What about the global supply chain?

Foxconn, a supplier of Apple Inc., has temporarily closed down its factory in Shenzhen, the city known for exporting electronics parts to the world. Multiple lockdowns since 2020 have slowed down goods movement. Rating firm Moody’s estimates that the global recovery of the supply chain would be pushed back to at least the second half of 2022.

Will freight costs shoot up?

They might if port cities stay closed for long. Freight costs started shooting up during the first year of the pandemic. But Moody’s, in January, cited the Baltic Dry Index, which measures the transportation cost of dry bulk commodities by sea, to say rates dropped 14% month-on-month. Prices peaked in September 2021. Though on a weekly basis the freight rate from Shanghai to Los Angeles has not changed much since the peak, rates are still up substantially year-on-year, shows the Drewry World Container Index.

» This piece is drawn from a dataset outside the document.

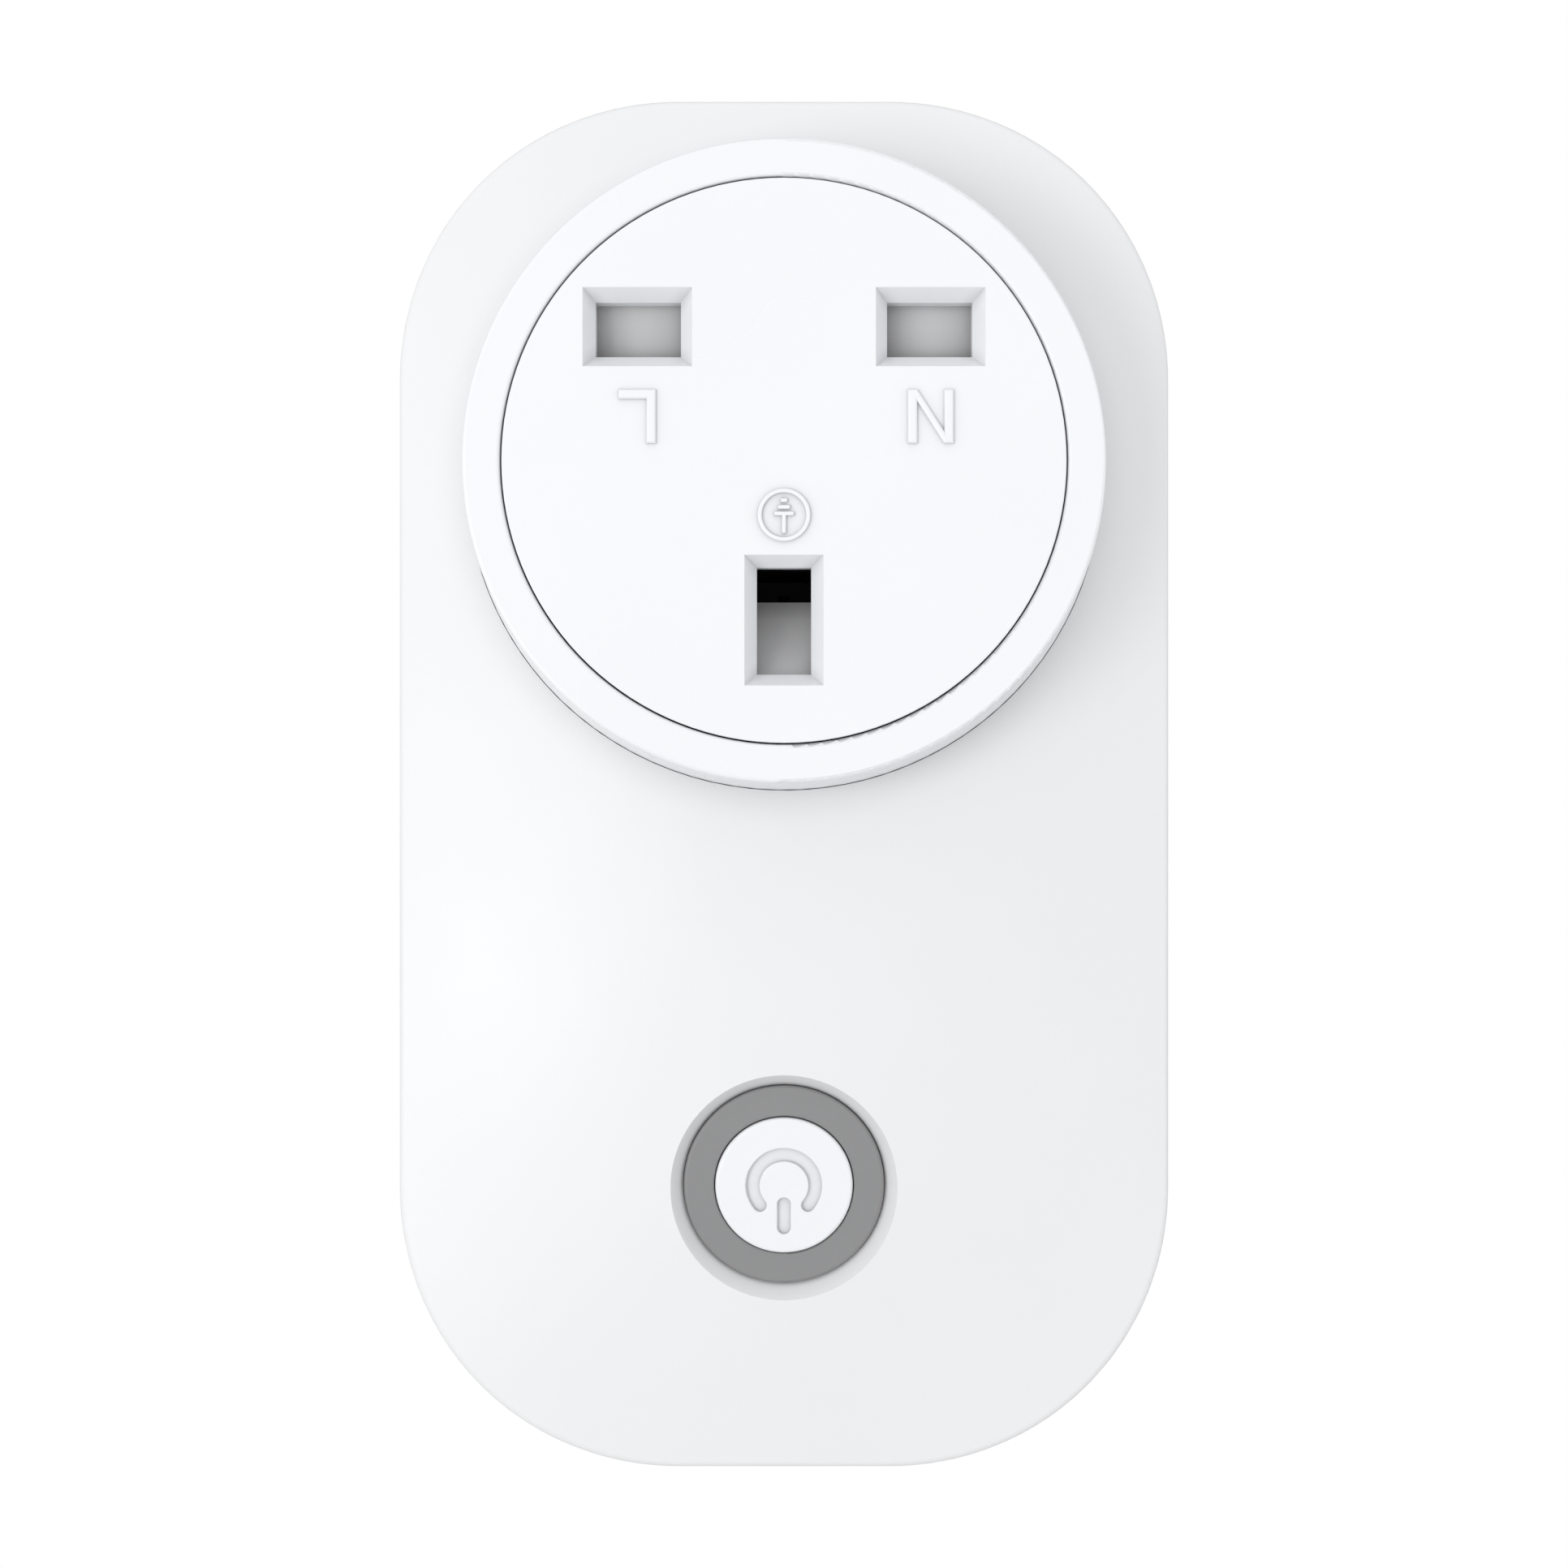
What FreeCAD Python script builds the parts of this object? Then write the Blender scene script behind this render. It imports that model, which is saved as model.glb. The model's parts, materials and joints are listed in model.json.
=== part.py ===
"""Plug-in power meter: a socket adaptor with rectangular pins, a shuttered outlet, a relay and a metering board.

Everything is drawn looking at the face: x to the right, y up, z out of the wall towards the user, with z = 0 on
the flat rear face. place() then turns each finished piece into the Z-up frame, where the face looks along -Y.
"""
import FreeCAD, Part

import math
import os
import re

import Sketcher

DIMS = {
    # case
    "case_width": 61.5, "case_height": 109.2, "corner_radius": 22.3, "case_wall": 2.0,
    "floor_level": 2.2, "parting_level": 9.0, "parting_gap": 0.15, "edge_level": 25.0, "crown_height": 5.0,
    "front_edge_radius": 0.5, "rear_edge_radius": 1.2, "lip_height": 1.4, "lip_inset": 1.1,
    "boss_x": 21.1, "boss_y": 44.95, "boss_radius": 2.7, "case_screw_radius": 1.45,
    # outlet
    "face_level": 38.0, "outlet_y": 24.5, "disc_radius": 21.4, "disc_thickness": 3.5,
    "ring_inner_radius": 21.5, "ring_outer_radius": 24.4, "ring_bore_radius": 23.0, "ring_draft": 0.07,
    "flange_radius": 26.4, "flange_low": 22.0, "flange_high": 23.5, "collar_radius": 26.9,
    "pin_offset": 11.1, "line_y": 34.6, "earth_y": 12.4, "bevel_depth": 1.7,
    "line_slot_width": 6.5, "line_slot_height": 4.15, "line_bevel_width": 8.3, "line_bevel_height": 6.0,
    "earth_slot_width": 4.15, "earth_slot_height": 8.15, "earth_bevel_width": 6.0, "earth_bevel_height": 9.9,
    "mark_height": 0.3, "letter_height": 4.1, "letter_stroke": 0.75, "letter_y": 27.8, "symbol_y": 20.35,
    "letter_rounding": 0.22, "symbol_radius": 2.0, "symbol_line": 0.32, "symbol_rounding": 0.1,
    # shutter
    "shutter_front": 34.2, "shutter_back": 32.6, "shutter_travel": 6.0, "wing_half_width": 15.2,
    "wing_low": 31.9, "wing_high": 37.3, "rail_outer": 4.2, "rail_inner": 2.5, "ramp_low": 8.3,
    "ramp_high": 14.2, "ramp_back": 29.3, "spring_low": 18.9, "spring_high": 30.0, "spring_radius": 1.25,
    "spring_wire": 0.22,
    # carrier and contacts
    "carrier_radius": 22.8, "carrier_low": 14.0, "carrier_high": 34.5, "retainer_low": 12.2,
    "strip_gauge": 0.6, "line_pin_width": 6.35, "line_pin_height": 4.0, "line_pin_length": 17.7,
    "earth_pin_width": 4.0, "earth_pin_height": 8.0, "earth_pin_length": 22.7, "sleeve_length": 9.1,
    # boards
    "board_low": 10.0, "board_thickness": 1.6, "board_width": 53.0, "board_top": 3.0,
    "relay_x": -19.25, "coil_level": 17.5, "coil_back": -29.9, "coil_front": -17.6,
    # button
    "button_y": -31.9, "button_level": 28.29, "tilt_angle": 6.2, "cap_radius": 5.45, "cap_gap": 0.08,
    "cap_level": -0.9, "icon_depth": 0.4, "icon_rounding": 0.12, "light_radius": 7.95, "light_gap": 0.05,
    "light_level": -1.2, "recess_radius": 9.15, "recess_depth": 1.75, "button_board_front": -10.2,
    "plunger_top": -6.4,
}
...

Is India prepared for the disruption?

India imports electronic goods, chemicals, and active pharmaceutical ingredients (APIs) from China. About 70% of APIs used to make medicines in India are imported from China. Most Indian firms keep an inventory of at least three months and may be able to weather the storm. Indian firms have diversified their supply chains since the first lockdown. However, long lockdowns resulting from a wide spread of the virus in China or Hong Kong could lead to more travel curbs and, thereby, shortages of key inputs.